The public is the jury you reach before voir dire.

Why Lawfare Wins (For Now)

It works because:

1. It launders political intent through legal language.

2. It weaponizes time — investigations last years, news cycles last hours.

3. It punishes without requiring conviction.

4. It offers moral cover: “We didn’t choose this — the law did.”

It gives the ruling class the outcomes of autocracy without the aesthetic.

Case Studies in Continuity

These aren’t isolated episodes.

They’re a single pattern expressed through different institutions:

  • DOJ interventions framed as threat responses
  • Espionage charges deployed against a former president
  • Local DAs weaponizing state statutes for national impact
  • A senior DOJ official migrating to Manhattan to finish the job
  • Civil fraud cases that collapse on appeal only after political damage is complete
  • A Georgia RICO indictment derailed by personal impropriety

Different agencies, different venues, same internal logic: political disputes reclassified as criminal exposure.

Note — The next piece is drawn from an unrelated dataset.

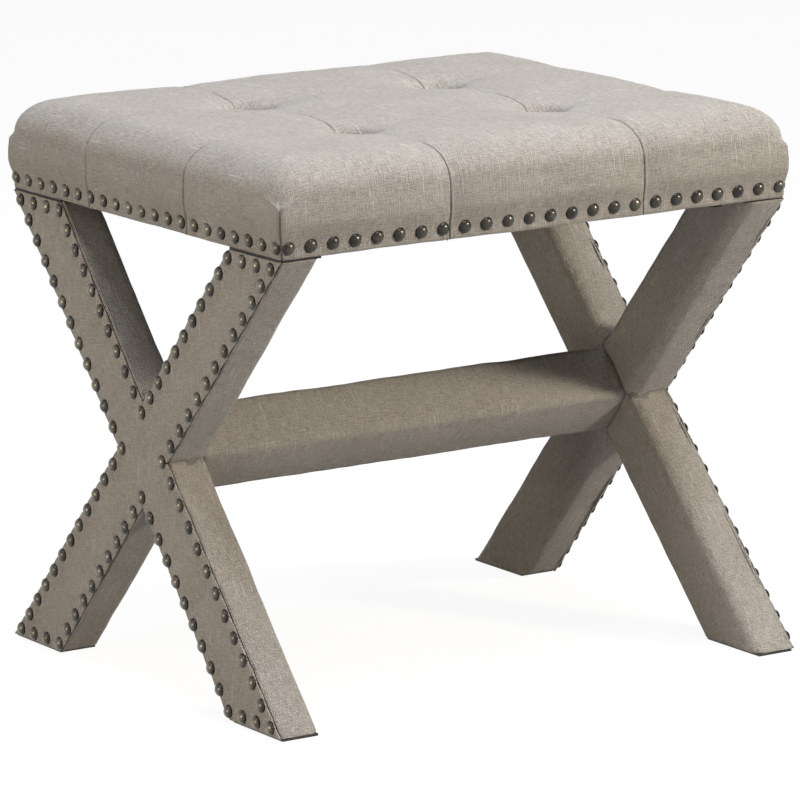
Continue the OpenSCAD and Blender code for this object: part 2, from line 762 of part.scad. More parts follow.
module both_ends() {
    for (side = [-1, 1]) on_side(side) leaned() children();
}

module stretcher_bolts() {
    color(STEEL) both_ends() {
        at_crossing(head_seat - bolt_washer_t) cylinder(h = bolt_l + bolt_washer_t, d = bolt_d);
        at_crossing(linen_t + bore_room / 2) cylinder(h = bolt_head_h, d = bolt_head_w / cos(30), $fn = 6);
    }
}

module stretcher_washers() {
    color(STEEL) both_ends() at_crossing(head_seat - bolt_washer_t) difference() {
        cylinder(h = bolt_washer_t, d = bolt_washer_d);
        translate([0, 0, -overrun]) cylinder(h = bolt_washer_t + 2 * overrun, d = bolt_d + bore_room);
    }
}

module barrel_nuts() {
    color(STEEL) both_ends() difference() {
        translate([barrel_x, 0, cross_z - barrel_l / 2]) cylinder(h = barrel_l, d = barrel_d);
        at_crossing(head_seat) cylinder(h = bolt_l + overrun, d = bolt_d + bore_room);
    }
}

module stretcher_dowels() {
    color(BEECH) both_ends() at_dowels() cylinder(h = dowel_l, d = dowel_d);
}

// A diamond with rounded corners: a polygon that ends where the corner circles begin
module diamond(w, h, r) {
    tip = atan(w / h);
    full_h = h / 2 + r * (1 / sin(tip) - 1);
    full_w = w / 2 + r * (1 / cos(tip) - 1);
    cut_h = r / tan(tip);
    cut_w = r * tan(tip);
    polygon([for (q = [[1, 1], [-1, 1], [-1, -1], [1, -1]]) for (end = q[0] * q[1] > 0 ? [0, 1] : [1, 0])
        end == 0 ? [q[0] * (full_w - cut_w * sin(tip)), q[1] * cut_w * cos(tip)]
            : [q[0] * cut_h * sin(tip), q[1] * (full_h - cut_h * cos(tip))]]);
    for (y = [-1, 1]) {
        translate([0, y * (h / 2 - r)]) circle(r = r);
        translate([y * (w / 2 - r), 0]) circle(r = r);
    }
}

module diamond_rod(inset, ridge_r, length) {
    translate([-length / 2, 0, cross_z]) rotate([90, 0, 90]) linear_extrude(length)
        diamond(stretcher_w - 2 * inset, stretcher_h - 2 * inset, ridge_r);
}

// A length of the stretcher, cut to fit between the leaned frames
module diamond_bar(inset, ridge_r) {
    intersection() {
        diamond_rod(inset, ridge_r, seat_l);
        intersection_for (side = [-1, 1]) on_side(side) leaned()
            translate([leg_d, -seat_w, -seat_z]) cube([2 * seat_l, 2 * seat_w, 3 * seat_z]);
    }
}

module stretcher_core() {
    color(PINE) difference() {
        diamond_bar(linen_t + stretcher_pad, core_round);
        both_ends() {
            stretcher_bores();
            barrel_bore();
        }
    }
}

module stretcher_padding() {
    color(BATTING) difference() {
        diamond_bar(linen_t, ridge_round - linen_t);
        diamond_rod(linen_t + stretcher_pad, core_round, 2 * seat_l);
    }
}

module stretcher_cover() {
    color(LINEN) difference() {
        diamond_bar(0, ridge_round);
        diamond_rod(linen_t, ridge_round - linen_t, 2 * seat_l);
    }
}

// Brackets: a plate on the top of each leg with a tab under the seat, drawn for the left frame
bracket_y = top_spread / 2 - bracket_set_in;
bracket_face = inner_face(base_top);
bracket_screw_x = bracket_face - bracket_reach / 2;
bracket_bolt_x = bracket_face + leg_d - lap_x;

module bracket_screw(room) {
    translate([0, 0, -bracket_head_h]) cylinder(h = bracket_head_h, d = bracket_head_w / cos(30), $fn = 6);
    cylinder(h = bracket_screw_l, d = bracket_screw_d + room);
}

module at_bracket_screws(side) {
    for (y = [-1, 1])
        for (along = [0, bracket_screw_pitch])
            translate([side * bracket_screw_x, y * (bracket_y - bracket_l / 2 + bracket_screw_end + along),
                base_top]) children();
}

module at_bracket_bolts() {
    for (y = [-1, 1])
        for (along = [0, bracket_bolt_pitch])
            translate([-bracket_bolt_x, y * (top_c - along), dust_z]) children();
}

module brackets(side) {
    plate_l = leg_d - 2 * bracket_inset;
    plate_w = leg_level_w - 2 * bracket_inset;
    color(BLACK) difference() {
        on_side(side) for (y = [-1, 1]) {
            translate([bracket_inset - bracket_face - leg_d, y * top_c - plate_w / 2, base_top])
                cube([plate_l, plate_w, bracket_t]);
            translate([-bracket_face - leg_d / 2, y * bracket_y - bracket_l / 2, base_top])
                cube([leg_d / 2 + bracket_reach, bracket_l, bracket_t]);
        }
        at_bracket_screws(side) bracket_screw(bore_room);
        on_side(side) at_bracket_bolts() sunk_screw(bracket_bolt_l, bracket_bolt_d, bore_room);
    }
}

module bracket_bolts(side) {
    color(STEEL) on_side(side) at_bracket_bolts() sunk_screw(bracket_bolt_l, bracket_bolt_d, 0);
}

module bracket_screws(side) {
    color(BLACK) at_bracket_screws(side) bracket_screw(0);
}

seat_cover();
seat_batting();
seat_foam();
seat_board();
front_rail();
back_rail();
left_rail();
right_rail();
left_cleat();
right_cleat();
centre_cleat();
rail_screws();
board_screws();
dust_cover();
dust_cover_staples();
tuft_buttons();
tuft_twine();
tuft_washers();
front_seat_nails();
back_seat_nails();
left_seat_nails();
right_seat_nails();
leg_a(-1);  // left_leg_a
leg_b(-1);  // left_leg_b
base_padding(-1);  // left_base_padding
base_cover(-1);  // left_base_cover
outer_panel(-1);  // left_outer_panel
base_nails(-1);  // left_base_nails
foot_glides(-1);  // left_foot_glides
brackets(-1);  // left_brackets
bracket_bolts(-1);  // left_bracket_bolts
bracket_screws(-1);  // left_bracket_screws
lap_screws(-1);  // left_lap_screws
leg_a(1);  // right_leg_a
leg_b(1);  // right_leg_b
base_padding(1);  // right_base_padding
base_cover(1);  // right_base_cover
outer_panel(1);  // right_outer_panel
base_nails(1);  // right_base_nails
foot_glides(1);  // right_foot_glides
brackets(1);  // right_brackets
bracket_bolts(1);  // right_bracket_bolts
bracket_screws(1);  // right_bracket_screws
lap_screws(1);  // right_lap_screws
stretcher_core();
stretcher_padding();
stretcher_cover();
stretcher_bolts();
stretcher_washers();
barrel_nuts();
stretcher_dowels();
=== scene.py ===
# %% [markdown]
# # A tufted bench on two X frames
# The real bench is a padded seat, covered in heathered linen and pulled down by four hidden buttons.
# Two X-shaped frames carry it, each wrapped in the same linen, and a padded bar of diamond section
# joins them. Rows of domed bronze nails hold the cloth's edges.
# The construction model gives every piece its size and place. This lesson dresses it piece by piece.
# All lengths are metres: the bench runs along X, its front faces -Y and Z is up.

# %% The construction model
import math

import bmesh
import bpy
import numpy as np
from mathutils import Matrix, Vector, noise


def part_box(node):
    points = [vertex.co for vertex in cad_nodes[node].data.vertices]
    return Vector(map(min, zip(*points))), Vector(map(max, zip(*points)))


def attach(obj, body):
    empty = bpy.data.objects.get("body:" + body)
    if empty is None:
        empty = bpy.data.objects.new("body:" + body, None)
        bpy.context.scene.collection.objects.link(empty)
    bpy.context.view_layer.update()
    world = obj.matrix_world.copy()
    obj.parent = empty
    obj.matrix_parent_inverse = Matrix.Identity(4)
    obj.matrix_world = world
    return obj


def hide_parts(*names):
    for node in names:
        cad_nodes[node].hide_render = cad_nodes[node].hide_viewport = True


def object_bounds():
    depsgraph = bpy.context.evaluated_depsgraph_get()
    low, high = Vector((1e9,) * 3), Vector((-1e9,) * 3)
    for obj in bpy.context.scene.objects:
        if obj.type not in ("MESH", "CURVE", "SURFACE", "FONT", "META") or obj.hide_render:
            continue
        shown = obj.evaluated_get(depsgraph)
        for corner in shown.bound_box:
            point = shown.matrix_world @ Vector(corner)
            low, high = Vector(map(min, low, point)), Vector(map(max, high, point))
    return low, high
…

The Strategic Purpose: Immobilization

The Lawfare State is not aimed at defeating political opponents.

It is aimed at rendering them inert.

  • You can’t campaign if you’re in court.
  • You can’t govern if a prosecutor can criminalize last week’s meeting.
  • You can’t win if the system brands you illegitimate before a single ballot is cast.

This is not prosecution.

It is a veto.

The Shadow President’s Role

Barack Obama didn’t invent lawfare.

He refined it.

The post-2016 Resistance Presidency professionalized it.

The post-2021 Proxy Presidency institutionalized it.

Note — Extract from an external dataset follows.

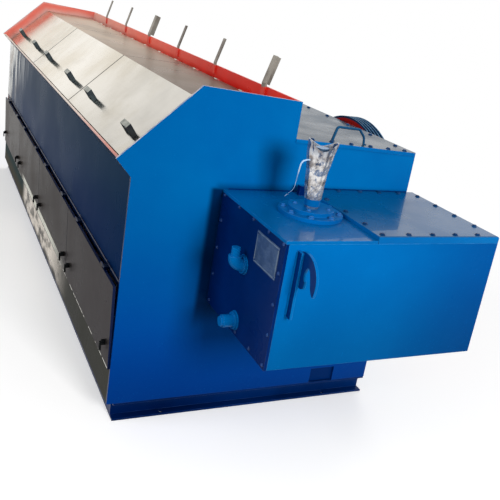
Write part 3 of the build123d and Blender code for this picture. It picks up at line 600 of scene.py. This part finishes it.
FINISHES = {
    "base_frame": blue_base, "near_end_plate": plate_paint, "far_end_plate": plate_paint,
    "tank_front_wall": make_wall_steel(), "rim_strip": make_strip_paint(),
    "tank_floor": make_tank_steel(), "tank_back_wall": make_wall_red(),
    "gear_case": make_case_paint(), "gear_case_cover": blue_case_top, "gear_case_hoop": hoop_paint,
    "lid_hinge_brackets": red, "lid_rest_bars": make_rest_bar(),
    "door_frame": navy, "kick_panel": door_steel, "door_hinge_brackets": navy,
    "capstans": drum_steel, "die_holders": drum_steel,
    "exit_gearbox": blue_front, "exit_side_cover": blue_shade,
    "exit_top_cover_left": blue_top, "exit_top_cover_right": blue_raised,
    "shaft_flange": blue_flange, "nameplate": make_nameplate(),
    "pipe_elbow": blue, "pipe_stub": blue, "lifting_hook": blue_hook,
    "drive_pulley_rim": make_pulley_iron(), "drive_pulley_web": red,
    "input_shaft": drum_steel, "output_shaft": shaft_steel,
}
FINISHES |= {f"lid_{index}": lid_steel for index in LIDS}
FINISHES |= {f"lower_door_{index}": door_steel for index in DOORS}
FINISHES |= {f"door_latches_{index}": latch_black for index in DOORS}
for name, finish in FINISHES.items():
    mesh = nodes[name].data
    mesh.materials.clear()
    mesh.materials.append(finish)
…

By the time Joe Biden took office, the machinery was already humming:

  • Bureaucracy as shield
  • Prosecutors as sword
  • Media as chorus
  • NGOs as validators
  • Courts as ritual

A constitutional monarchy without a king — only a permanent clerical caste enforcing the rules.

Why This Matters

The Lawfare State is the bridge between the administrative leviathan and the foreign-policy NGO archipelago.

It is the enforcement mechanism of a system that no longer trusts politics to produce the “correct” outcomes.

The republic hasn’t fallen.

It’s simply been lawyered into submission.